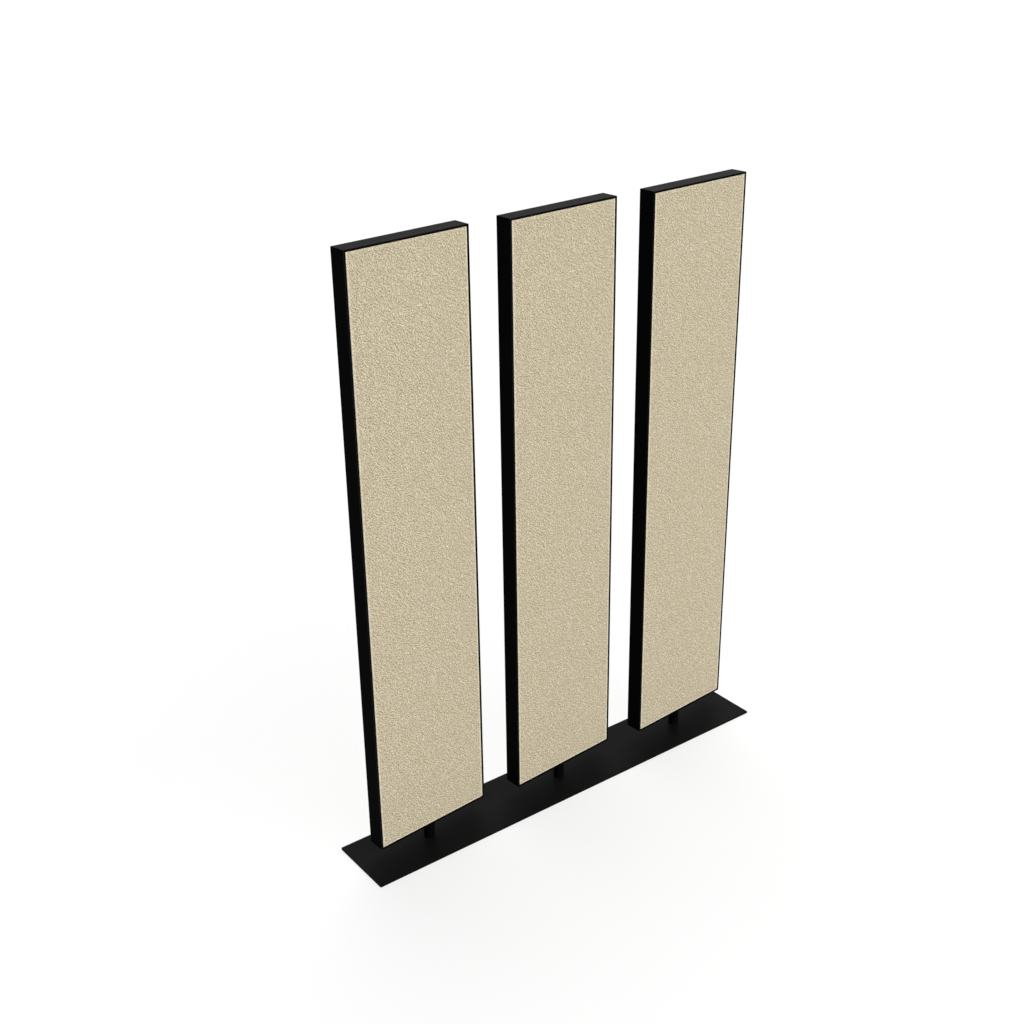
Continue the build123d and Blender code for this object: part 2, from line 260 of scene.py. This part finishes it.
def crepe_beige():
    """Crepe weave of flecked yarns: at each crossing, chance says which yarn lies on top."""
    made, tree = new_finish("beige_fabric")
    flat = tree.add("ShaderNodeAttribute", {"attribute_name": "flat_place"}, output="Vector")
    drift_inputs = {"Vector": flat, "Scale": 1 / weave_drift, "Detail": 1}
    drift = tree.add("ShaderNodeTexNoise", {}, drift_inputs, output="Color")
    shift = {"operation": "MULTIPLY_ADD"}
    bent = tree.add("ShaderNodeVectorMath", shift, {0: drift, 1: (yarn, yarn, yarn), 2: flat})
    by_yarn = {0: bent, "Scale": 1 / yarn}
    counted = tree.add("ShaderNodeVectorMath", {"operation": "SCALE"}, by_yarn)
    across = tree.add("ShaderNodeSeparateXYZ", {}, {"Vector": counted}, output="X")
    up = across.of("Y")
    column, row = across.maths("FLOOR"), up.maths("FLOOR")
    over_column, over_row = across.maths("FRACT"), up.maths("FRACT")

    def warp_on_top(columns_on, rows_on):
        draw = by_chance(tree, column + columns_on, row + rows_on, top_draw)
        return draw.maths("LESS_THAN", 0.5)

    def along_yarns(x, y, set_of_yarns):
        place = tree.add("ShaderNodeCombineXYZ", {}, {"X": x, "Y": y, "Z": set_of_yarns})
        return tree.add("ShaderNodeTexNoise", {}, {"Vector": place, "Scale": 1, "Detail": 1})

    # Relief: the yarn on top stays up over the next crossing if it lies on top there too
    warp_up = warp_on_top(0, 0)
    weft_up = 1 - warp_up
    warp_height = float_height(over_column, over_row, warp_on_top(0, -1), warp_on_top(0, 1))
    weft_before, weft_after = 1 - warp_on_top(-1, 0), 1 - warp_on_top(1, 0)
    weft_height = float_height(over_row, over_column, weft_before, weft_after)
    height = warp_up * warp_height + weft_up * weft_height

    # Tone: each yarn has flecks of its own, and each crossing differs from the next ones, most in
    # its middle. Fibres run along the yarn, gaps get painted shade and edges a painted highlight
    warp_fleck = along_yarns(column * yarns_apart, up * fleck_pace, warp_flecks)
    weft_fleck = along_yarns(across * fleck_pace, row * yarns_apart, weft_flecks)
    fleck = warp_up * warp_fleck + weft_up * weft_fleck
    right_one = by_chance(tree, column + 1, row, tone_draw)
    upper_one = by_chance(tree, column, row + 1, tone_draw)
    unlike = by_chance(tree, column, row, tone_draw) - 0.5 * (right_one + upper_one)
    unlike = unlike * (crossing_at_gap + (1 - crossing_at_gap) * height)
    slimmer = fibre_slimness - 1
    squeezed = {"X": across * (1 + slimmer * warp_up), "Y": up * (1 + slimmer * weft_up)}
    fibre_place = tree.add("ShaderNodeCombineXYZ", {}, squeezed)
    fibre_inputs = {"Vector": fibre_place, "Scale": fibres, "Detail": 2}
    fibre = tree.add("ShaderNodeTexNoise", {}, fibre_inputs)
    edge_highlight = tree.add("ShaderNodeAttribute", {"attribute_name": "drawn_over"}, output="Fac")
    tone = (
        0.5
        + tone_of_fleck * (fleck - 0.5)
        + tone_of_crossing * unlike
        + tone_of_warp * (warp_up - 0.5)
        + tone_of_fibre * (fibre - 0.5)
        # painted shade in the gaps between yarns, and paler yarn tops
        + shade_in_gaps * (height - usual_height)
        # painted highlight: paler fabric in a band along the face's edges
        + tone_of_edge_highlight * edge_highlight
    )
    lay_on(
        tree,
        ramp(tree, tone, *zip((0.0, 0.5, 1.0), fabric_shades)),
        0.86 + 0.08 * fibre,
        height + 0.15 * fibre,
        weave_relief,
        specular_ior_level=0.2,
        sheen_weight=0.08,
        sheen_roughness=0.5,
    )
    return made


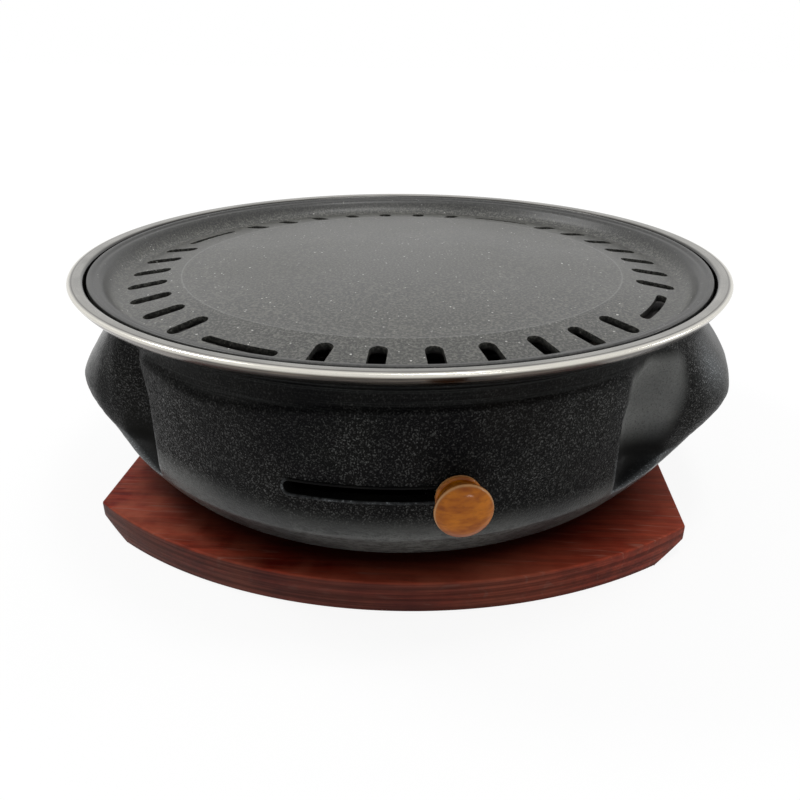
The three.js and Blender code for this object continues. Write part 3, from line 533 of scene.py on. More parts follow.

:::::

WHAT IS REQUIRED: Your task is to reproduce all of the records exactly.

FULL SOLUTION:
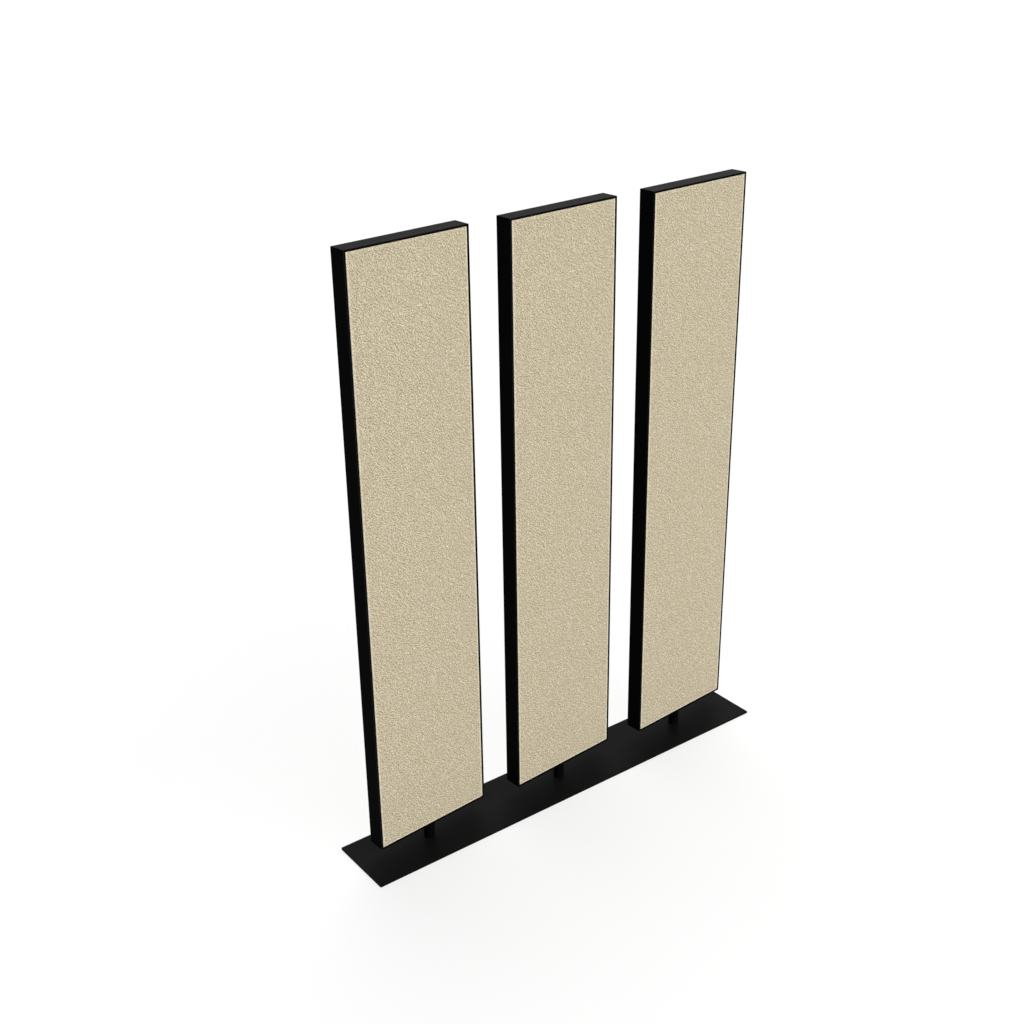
Continue the build123d and Blender code for this object: part 2, from line 260 of scene.py. This part finishes it.
def crepe_beige():
    """Crepe weave of flecked yarns: at each crossing, chance says which yarn lies on top."""
    made, tree = new_finish("beige_fabric")
    flat = tree.add("ShaderNodeAttribute", {"attribute_name": "flat_place"}, output="Vector")
    drift_inputs = {"Vector": flat, "Scale": 1 / weave_drift, "Detail": 1}
    drift = tree.add("ShaderNodeTexNoise", {}, drift_inputs, output="Color")
    shift = {"operation": "MULTIPLY_ADD"}
    bent = tree.add("ShaderNodeVectorMath", shift, {0: drift, 1: (yarn, yarn, yarn), 2: flat})
    by_yarn = {0: bent, "Scale": 1 / yarn}
    counted = tree.add("ShaderNodeVectorMath", {"operation": "SCALE"}, by_yarn)
    across = tree.add("ShaderNodeSeparateXYZ", {}, {"Vector": counted}, output="X")
    up = across.of("Y")
    column, row = across.maths("FLOOR"), up.maths("FLOOR")
    over_column, over_row = across.maths("FRACT"), up.maths("FRACT")

    def warp_on_top(columns_on, rows_on):
        draw = by_chance(tree, column + columns_on, row + rows_on, top_draw)
        return draw.maths("LESS_THAN", 0.5)

    def along_yarns(x, y, set_of_yarns):
        place = tree.add("ShaderNodeCombineXYZ", {}, {"X": x, "Y": y, "Z": set_of_yarns})
        return tree.add("ShaderNodeTexNoise", {}, {"Vector": place, "Scale": 1, "Detail": 1})

    # Relief: the yarn on top stays up over the next crossing if it lies on top there too
    warp_up = warp_on_top(0, 0)
    weft_up = 1 - warp_up
    warp_height = float_height(over_column, over_row, warp_on_top(0, -1), warp_on_top(0, 1))
    weft_before, weft_after = 1 - warp_on_top(-1, 0), 1 - warp_on_top(1, 0)
    weft_height = float_height(over_row, over_column, weft_before, weft_after)
    height = warp_up * warp_height + weft_up * weft_height

    # Tone: each yarn has flecks of its own, and each crossing differs from the next ones, most in
    # its middle. Fibres run along the yarn, gaps get painted shade and edges a painted highlight
    warp_fleck = along_yarns(column * yarns_apart, up * fleck_pace, warp_flecks)
    weft_fleck = along_yarns(across * fleck_pace, row * yarns_apart, weft_flecks)
    fleck = warp_up * warp_fleck + weft_up * weft_fleck
    right_one = by_chance(tree, column + 1, row, tone_draw)
    upper_one = by_chance(tree, column, row + 1, tone_draw)
    unlike = by_chance(tree, column, row, tone_draw) - 0.5 * (right_one + upper_one)
    unlike = unlike * (crossing_at_gap + (1 - crossing_at_gap) * height)
    slimmer = fibre_slimness - 1
    squeezed = {"X": across * (1 + slimmer * warp_up), "Y": up * (1 + slimmer * weft_up)}
    fibre_place = tree.add("ShaderNodeCombineXYZ", {}, squeezed)
    fibre_inputs = {"Vector": fibre_place, "Scale": fibres, "Detail": 2}
    fibre = tree.add("ShaderNodeTexNoise", {}, fibre_inputs)
    edge_highlight = tree.add("ShaderNodeAttribute", {"attribute_name": "drawn_over"}, output="Fac")
    tone = (
        0.5
        + tone_of_fleck * (fleck - 0.5)
        + tone_of_crossing * unlike
        + tone_of_warp * (warp_up - 0.5)
        + tone_of_fibre * (fibre - 0.5)
        # painted shade in the gaps between yarns, and paler yarn tops
        + shade_in_gaps * (height - usual_height)
        # painted highlight: paler fabric in a band along the face's edges
        + tone_of_edge_highlight * edge_highlight
    )
    lay_on(
        tree,
        ramp(tree, tone, *zip((0.0, 0.5, 1.0), fabric_shades)),
        0.86 + 0.08 * fibre,
        height + 0.15 * fibre,
        weave_relief,
        specular_ior_level=0.2,
        sheen_weight=0.08,
        sheen_roughness=0.5,
    )
    return made


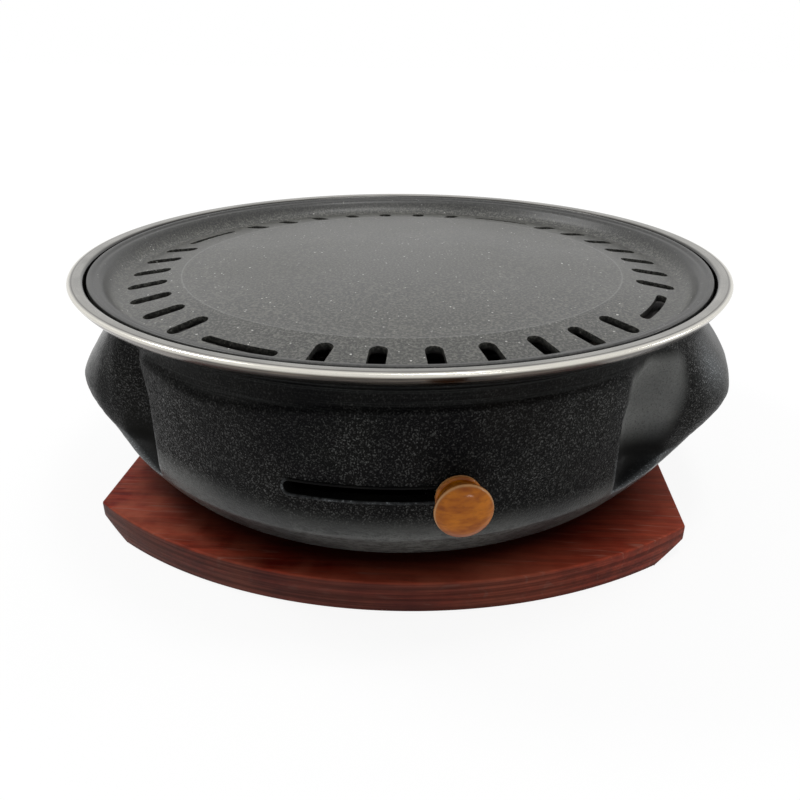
The three.js and Blender code for this object continues. Write part 3, from line 533 of scene.py on. More parts follow.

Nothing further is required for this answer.